Monday, November 2, 2009

Hotspot Healin

Feta, our classy female Pyrennees, developed a hotspot on the back of her neck last week. A hotspot is a topical infection on a dog. A lot of things can start it, usually some type of irritant - a burr, insect bite, cut, or even stress. In Miss Feta's case, it was two ticks that had latched on to the back of her neck. She started scratching, and scratching. The fact that it's rained cats and dogs the past couple of months didn't help.
At first, I noticed a reddish rash one night. By the next morning, it had blown up into a full fledged infection. The spot was large 4x4 inches, and the skin was white, exuding pus (gross). I trimmed all the hair from the area, all the way down to the infected skin. At first, I was washing the site with hydrogen peroxide and covering it with Neosporin.

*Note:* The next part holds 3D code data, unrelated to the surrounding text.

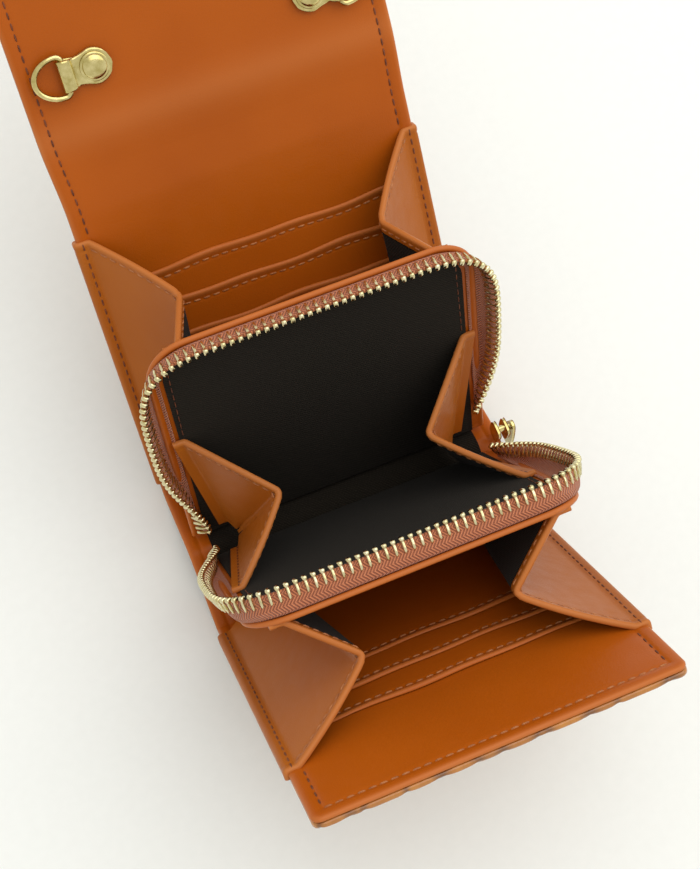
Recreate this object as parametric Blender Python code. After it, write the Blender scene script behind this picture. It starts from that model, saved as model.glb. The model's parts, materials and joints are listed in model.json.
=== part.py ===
"""Compact flap wallet with three compartments, standing open like a fan.

The cover is one strip of leather: front panel, base, back panel and flap. A zip-around coin
compartment stands in the middle of the base, and six V-fold gussets join the panels to its walls.
Millimetres are used throughout and turned into metres once, in add_piece.

Frame: X runs along the width, -Y is the front, +Z is up, and the wallet stands on the two folds of
its cover at Z = 0. The origin is the middle of the back fold's flat underside. The sizes below are
measured from the middle of the base, and the pivots move them to that origin. The joints are the
leather's own folds, all parallel to X:
  root (rear half of the base, back wall of the zip compartment)
    zip_front (front half of the base, front wall)  -> front_panel
    back_panel -> flap_top -> flap_end
"""
import math

import bmesh
import bpy
from mathutils import Vector

METRES_PER_MM = 0.001

# ---------------------------------------------------------------- driving sizes, millimetres
COVER_WIDTH = 105.0        # front panel, base, back panel
FLAP_WIDTH = 107.0         # the flap is a little wider than the panels it covers
ZIP_WIDTH_LESS = 6.2       # the zip compartment is narrower than the cover by this much
FRONT_HEIGHT = 118.8       # front panel, measured up its inner face
BACK_BEND_HEIGHT = 103.0   # where the back panel starts to lean further back
FLAP_FOLD_HEIGHT = 127.0   # first fold line of the flap
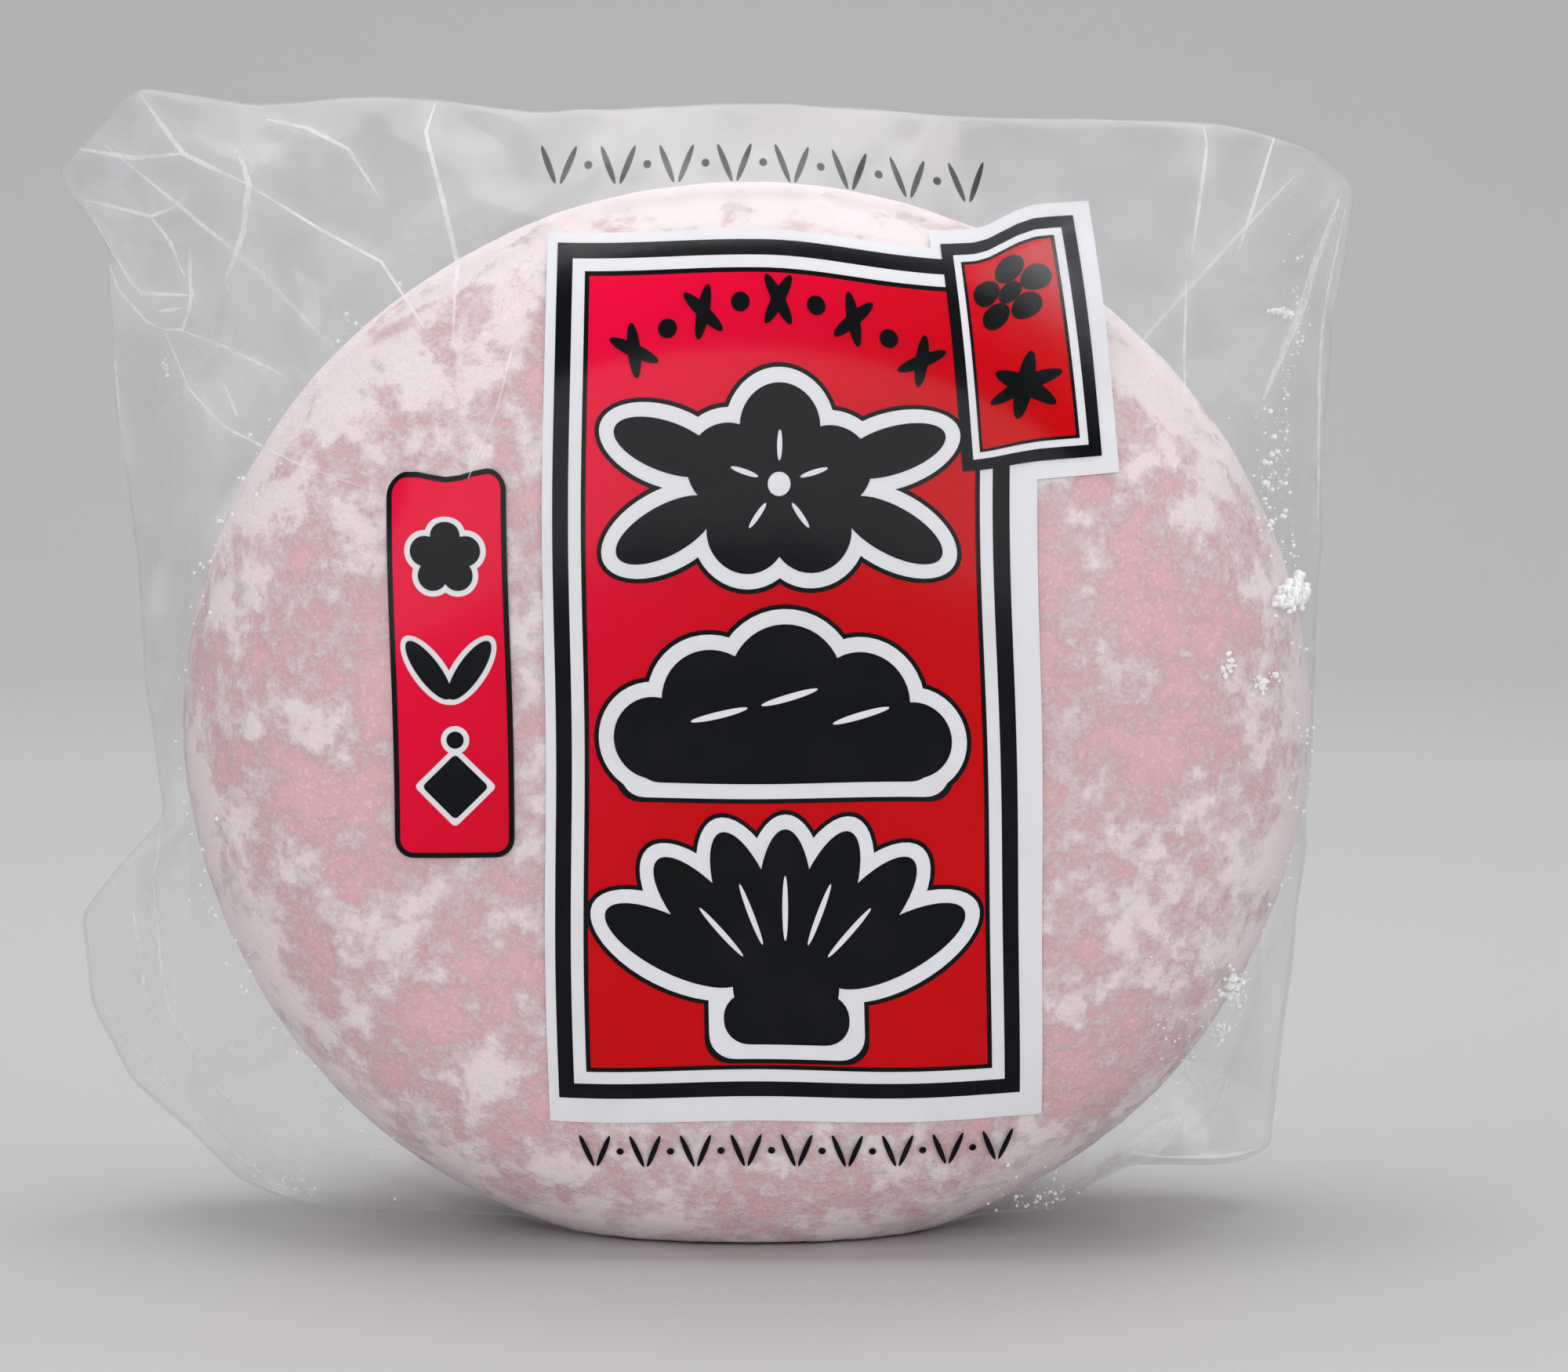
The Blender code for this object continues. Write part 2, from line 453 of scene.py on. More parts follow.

Ms Feta, you're healing up quite nice

Apparently, this was the wrong thing to do. I called a great local vet, and they set me straight. On a wound like this, you actually want it to dry up. I left it alone, and the wound has healed up nicely, aided by the long needed and happily greeted current dry weather we've had this week. Her hair is growing back nicely, and in a couple of weeks, the spot won't even be visible.

1 comment:

  1. I understand that hotspots happen to copper deficient dogs. Feeding kelp can prevent this type of thing. I was bottle feeding some oberhasli's last January and adding kelp to their milk, then my dog would clean up their leftovers and his coat and skin were wonderful all summer. However I just noticed he has broken out again, so need to give him more milk with kelp in it.